Task to carry out
Output all records precisely as written.

Data
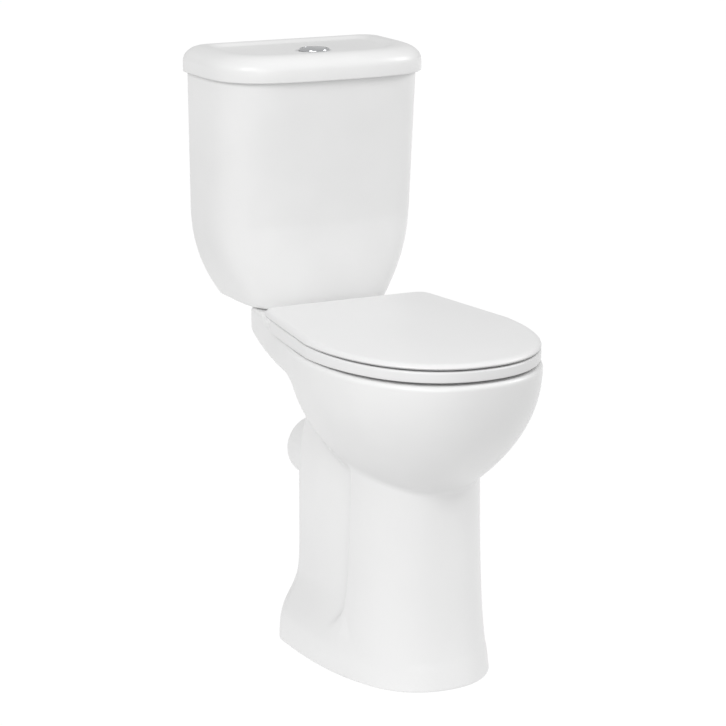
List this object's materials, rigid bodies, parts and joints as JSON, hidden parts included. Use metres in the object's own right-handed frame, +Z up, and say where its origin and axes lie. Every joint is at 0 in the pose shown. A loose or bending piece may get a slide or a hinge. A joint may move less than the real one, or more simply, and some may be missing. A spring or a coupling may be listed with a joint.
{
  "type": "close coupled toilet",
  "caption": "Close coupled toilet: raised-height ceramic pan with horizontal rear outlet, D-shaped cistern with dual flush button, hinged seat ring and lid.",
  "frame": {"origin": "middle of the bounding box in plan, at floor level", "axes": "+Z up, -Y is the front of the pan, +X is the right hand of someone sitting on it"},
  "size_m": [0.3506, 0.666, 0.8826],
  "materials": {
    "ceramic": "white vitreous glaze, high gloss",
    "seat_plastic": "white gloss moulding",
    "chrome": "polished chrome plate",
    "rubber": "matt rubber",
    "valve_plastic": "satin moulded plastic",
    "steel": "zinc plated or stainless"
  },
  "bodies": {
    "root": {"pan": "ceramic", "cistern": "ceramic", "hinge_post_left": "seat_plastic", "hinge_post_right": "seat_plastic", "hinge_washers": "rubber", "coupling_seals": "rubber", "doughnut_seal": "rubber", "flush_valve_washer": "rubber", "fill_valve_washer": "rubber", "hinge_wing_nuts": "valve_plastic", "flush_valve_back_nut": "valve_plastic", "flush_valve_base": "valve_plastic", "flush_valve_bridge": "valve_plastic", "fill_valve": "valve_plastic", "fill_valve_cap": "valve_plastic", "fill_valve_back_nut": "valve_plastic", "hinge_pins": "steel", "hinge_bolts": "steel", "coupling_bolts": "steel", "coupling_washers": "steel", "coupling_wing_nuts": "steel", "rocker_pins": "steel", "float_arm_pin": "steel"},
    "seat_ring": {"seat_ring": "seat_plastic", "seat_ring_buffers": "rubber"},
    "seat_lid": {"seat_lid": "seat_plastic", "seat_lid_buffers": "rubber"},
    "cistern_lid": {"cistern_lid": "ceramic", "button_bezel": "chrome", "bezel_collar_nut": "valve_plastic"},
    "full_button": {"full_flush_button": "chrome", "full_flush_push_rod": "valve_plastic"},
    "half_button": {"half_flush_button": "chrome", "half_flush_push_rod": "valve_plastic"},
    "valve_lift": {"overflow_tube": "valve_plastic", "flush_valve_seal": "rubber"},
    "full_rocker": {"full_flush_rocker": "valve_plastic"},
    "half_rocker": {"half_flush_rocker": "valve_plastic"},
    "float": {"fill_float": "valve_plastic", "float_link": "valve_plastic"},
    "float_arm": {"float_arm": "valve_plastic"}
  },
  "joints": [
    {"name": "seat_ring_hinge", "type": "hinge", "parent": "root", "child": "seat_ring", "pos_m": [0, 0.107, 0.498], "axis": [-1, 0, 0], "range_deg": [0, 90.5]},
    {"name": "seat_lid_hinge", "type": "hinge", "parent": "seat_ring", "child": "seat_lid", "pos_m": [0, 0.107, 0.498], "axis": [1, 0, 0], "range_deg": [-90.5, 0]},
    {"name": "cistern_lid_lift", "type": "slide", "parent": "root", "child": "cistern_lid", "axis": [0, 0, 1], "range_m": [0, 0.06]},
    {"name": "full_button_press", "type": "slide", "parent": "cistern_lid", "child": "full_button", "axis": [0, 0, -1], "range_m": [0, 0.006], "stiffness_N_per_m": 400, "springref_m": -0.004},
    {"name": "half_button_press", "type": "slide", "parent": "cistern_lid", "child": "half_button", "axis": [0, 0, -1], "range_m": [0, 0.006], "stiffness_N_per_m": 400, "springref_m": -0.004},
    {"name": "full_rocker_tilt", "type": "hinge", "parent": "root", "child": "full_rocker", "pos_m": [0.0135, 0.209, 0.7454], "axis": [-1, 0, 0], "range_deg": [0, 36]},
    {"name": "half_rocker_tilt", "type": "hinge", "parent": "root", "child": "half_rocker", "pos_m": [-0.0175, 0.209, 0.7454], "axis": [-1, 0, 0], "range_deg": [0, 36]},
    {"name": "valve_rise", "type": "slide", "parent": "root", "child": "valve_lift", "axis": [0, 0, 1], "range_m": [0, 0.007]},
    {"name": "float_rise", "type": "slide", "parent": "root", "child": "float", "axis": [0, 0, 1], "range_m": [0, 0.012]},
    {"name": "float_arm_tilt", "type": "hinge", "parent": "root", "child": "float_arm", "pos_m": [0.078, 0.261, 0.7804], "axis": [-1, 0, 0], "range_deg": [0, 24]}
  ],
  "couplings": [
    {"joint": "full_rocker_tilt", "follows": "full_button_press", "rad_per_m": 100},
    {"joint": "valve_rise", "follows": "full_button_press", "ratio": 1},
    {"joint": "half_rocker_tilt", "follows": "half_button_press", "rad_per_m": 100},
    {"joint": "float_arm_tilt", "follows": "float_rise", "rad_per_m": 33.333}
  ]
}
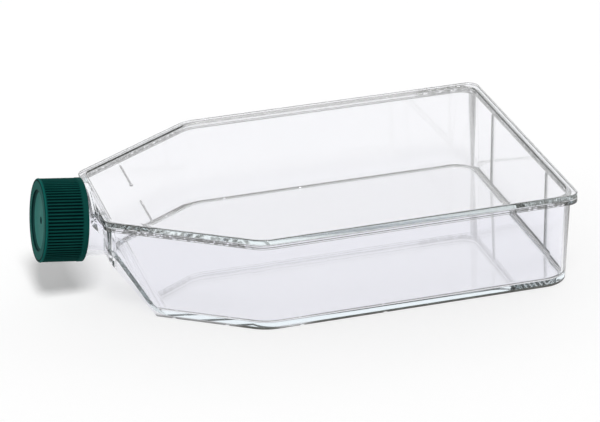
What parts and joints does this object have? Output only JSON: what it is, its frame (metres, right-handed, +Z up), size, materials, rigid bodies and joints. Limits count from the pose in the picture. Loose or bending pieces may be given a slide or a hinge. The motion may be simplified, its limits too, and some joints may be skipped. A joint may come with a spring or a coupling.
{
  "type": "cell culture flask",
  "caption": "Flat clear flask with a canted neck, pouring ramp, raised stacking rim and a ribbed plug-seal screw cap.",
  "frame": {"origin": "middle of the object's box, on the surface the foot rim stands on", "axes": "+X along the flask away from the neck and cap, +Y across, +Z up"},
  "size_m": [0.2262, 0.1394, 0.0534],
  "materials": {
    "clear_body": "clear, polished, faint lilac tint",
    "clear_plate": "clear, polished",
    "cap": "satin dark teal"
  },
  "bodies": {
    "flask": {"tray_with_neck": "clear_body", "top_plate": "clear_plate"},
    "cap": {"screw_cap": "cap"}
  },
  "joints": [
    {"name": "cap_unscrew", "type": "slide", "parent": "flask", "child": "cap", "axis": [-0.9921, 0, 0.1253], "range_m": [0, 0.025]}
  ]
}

Task solution
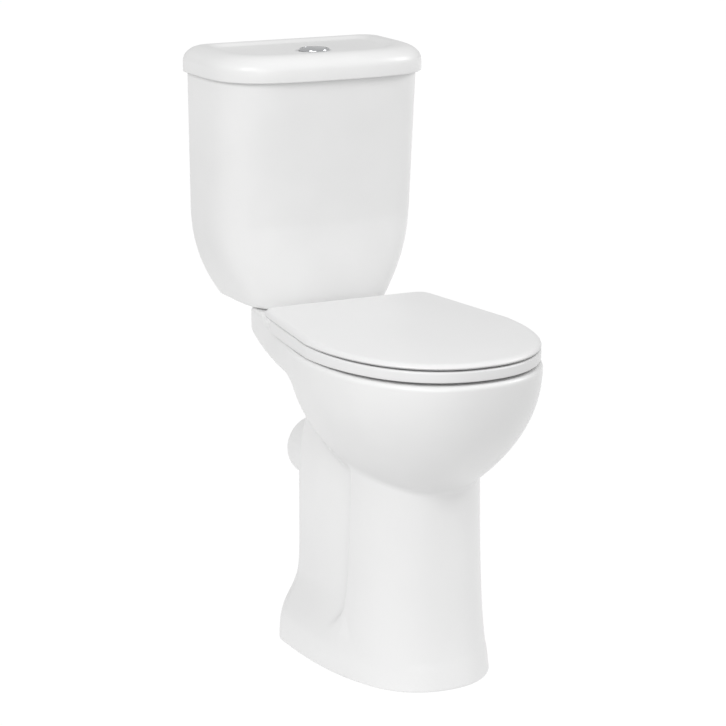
List this object's materials, rigid bodies, parts and joints as JSON, hidden parts included. Use metres in the object's own right-handed frame, +Z up, and say where its origin and axes lie. Every joint is at 0 in the pose shown. A loose or bending piece may get a slide or a hinge. A joint may move less than the real one, or more simply, and some may be missing. A spring or a coupling may be listed with a joint.
{
  "type": "close coupled toilet",
  "caption": "Close coupled toilet: raised-height ceramic pan with horizontal rear outlet, D-shaped cistern with dual flush button, hinged seat ring and lid.",
  "frame": {"origin": "middle of the bounding box in plan, at floor level", "axes": "+Z up, -Y is the front of the pan, +X is the right hand of someone sitting on it"},
  "size_m": [0.3506, 0.666, 0.8826],
  "materials": {
    "ceramic": "white vitreous glaze, high gloss",
    "seat_plastic": "white gloss moulding",
    "chrome": "polished chrome plate",
    "rubber": "matt rubber",
    "valve_plastic": "satin moulded plastic",
    "steel": "zinc plated or stainless"
  },
  "bodies": {
    "root": {"pan": "ceramic", "cistern": "ceramic", "hinge_post_left": "seat_plastic", "hinge_post_right": "seat_plastic", "hinge_washers": "rubber", "coupling_seals": "rubber", "doughnut_seal": "rubber", "flush_valve_washer": "rubber", "fill_valve_washer": "rubber", "hinge_wing_nuts": "valve_plastic", "flush_valve_back_nut": "valve_plastic", "flush_valve_base": "valve_plastic", "flush_valve_bridge": "valve_plastic", "fill_valve": "valve_plastic", "fill_valve_cap": "valve_plastic", "fill_valve_back_nut": "valve_plastic", "hinge_pins": "steel", "hinge_bolts": "steel", "coupling_bolts": "steel", "coupling_washers": "steel", "coupling_wing_nuts": "steel", "rocker_pins": "steel", "float_arm_pin": "steel"},
    "seat_ring": {"seat_ring": "seat_plastic", "seat_ring_buffers": "rubber"},
    "seat_lid": {"seat_lid": "seat_plastic", "seat_lid_buffers": "rubber"},
    "cistern_lid": {"cistern_lid": "ceramic", "button_bezel": "chrome", "bezel_collar_nut": "valve_plastic"},
    "full_button": {"full_flush_button": "chrome", "full_flush_push_rod": "valve_plastic"},
    "half_button": {"half_flush_button": "chrome", "half_flush_push_rod": "valve_plastic"},
    "valve_lift": {"overflow_tube": "valve_plastic", "flush_valve_seal": "rubber"},
    "full_rocker": {"full_flush_rocker": "valve_plastic"},
    "half_rocker": {"half_flush_rocker": "valve_plastic"},
    "float": {"fill_float": "valve_plastic", "float_link": "valve_plastic"},
    "float_arm": {"float_arm": "valve_plastic"}
  },
  "joints": [
    {"name": "seat_ring_hinge", "type": "hinge", "parent": "root", "child": "seat_ring", "pos_m": [0, 0.107, 0.498], "axis": [-1, 0, 0], "range_deg": [0, 90.5]},
    {"name": "seat_lid_hinge", "type": "hinge", "parent": "seat_ring", "child": "seat_lid", "pos_m": [0, 0.107, 0.498], "axis": [1, 0, 0], "range_deg": [-90.5, 0]},
    {"name": "cistern_lid_lift", "type": "slide", "parent": "root", "child": "cistern_lid", "axis": [0, 0, 1], "range_m": [0, 0.06]},
    {"name": "full_button_press", "type": "slide", "parent": "cistern_lid", "child": "full_button", "axis": [0, 0, -1], "range_m": [0, 0.006], "stiffness_N_per_m": 400, "springref_m": -0.004},
    {"name": "half_button_press", "type": "slide", "parent": "cistern_lid", "child": "half_button", "axis": [0, 0, -1], "range_m": [0, 0.006], "stiffness_N_per_m": 400, "springref_m": -0.004},
    {"name": "full_rocker_tilt", "type": "hinge", "parent": "root", "child": "full_rocker", "pos_m": [0.0135, 0.209, 0.7454], "axis": [-1, 0, 0], "range_deg": [0, 36]},
    {"name": "half_rocker_tilt", "type": "hinge", "parent": "root", "child": "half_rocker", "pos_m": [-0.0175, 0.209, 0.7454], "axis": [-1, 0, 0], "range_deg": [0, 36]},
    {"name": "valve_rise", "type": "slide", "parent": "root", "child": "valve_lift", "axis": [0, 0, 1], "range_m": [0, 0.007]},
    {"name": "float_rise", "type": "slide", "parent": "root", "child": "float", "axis": [0, 0, 1], "range_m": [0, 0.012]},
    {"name": "float_arm_tilt", "type": "hinge", "parent": "root", "child": "float_arm", "pos_m": [0.078, 0.261, 0.7804], "axis": [-1, 0, 0], "range_deg": [0, 24]}
  ],
  "couplings": [
    {"joint": "full_rocker_tilt", "follows": "full_button_press", "rad_per_m": 100},
    {"joint": "valve_rise", "follows": "full_button_press", "ratio": 1},
    {"joint": "half_rocker_tilt", "follows": "half_button_press", "rad_per_m": 100},
    {"joint": "float_arm_tilt", "follows": "float_rise", "rad_per_m": 33.333}
  ]
}
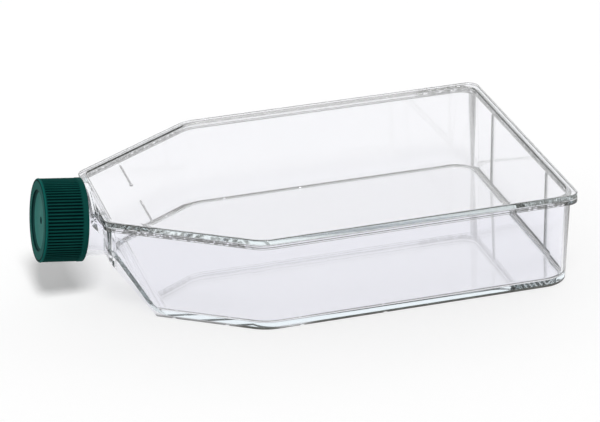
What parts and joints does this object have? Output only JSON: what it is, its frame (metres, right-handed, +Z up), size, materials, rigid bodies and joints. Limits count from the pose in the picture. Loose or bending pieces may be given a slide or a hinge. The motion may be simplified, its limits too, and some joints may be skipped. A joint may come with a spring or a coupling.
{
  "type": "cell culture flask",
  "caption": "Flat clear flask with a canted neck, pouring ramp, raised stacking rim and a ribbed plug-seal screw cap.",
  "frame": {"origin": "middle of the object's box, on the surface the foot rim stands on", "axes": "+X along the flask away from the neck and cap, +Y across, +Z up"},
  "size_m": [0.2262, 0.1394, 0.0534],
  "materials": {
    "clear_body": "clear, polished, faint lilac tint",
    "clear_plate": "clear, polished",
    "cap": "satin dark teal"
  },
  "bodies": {
    "flask": {"tray_with_neck": "clear_body", "top_plate": "clear_plate"},
    "cap": {"screw_cap": "cap"}
  },
  "joints": [
    {"name": "cap_unscrew", "type": "slide", "parent": "flask", "child": "cap", "axis": [-0.9921, 0, 0.1253], "range_m": [0, 0.025]}
  ]
}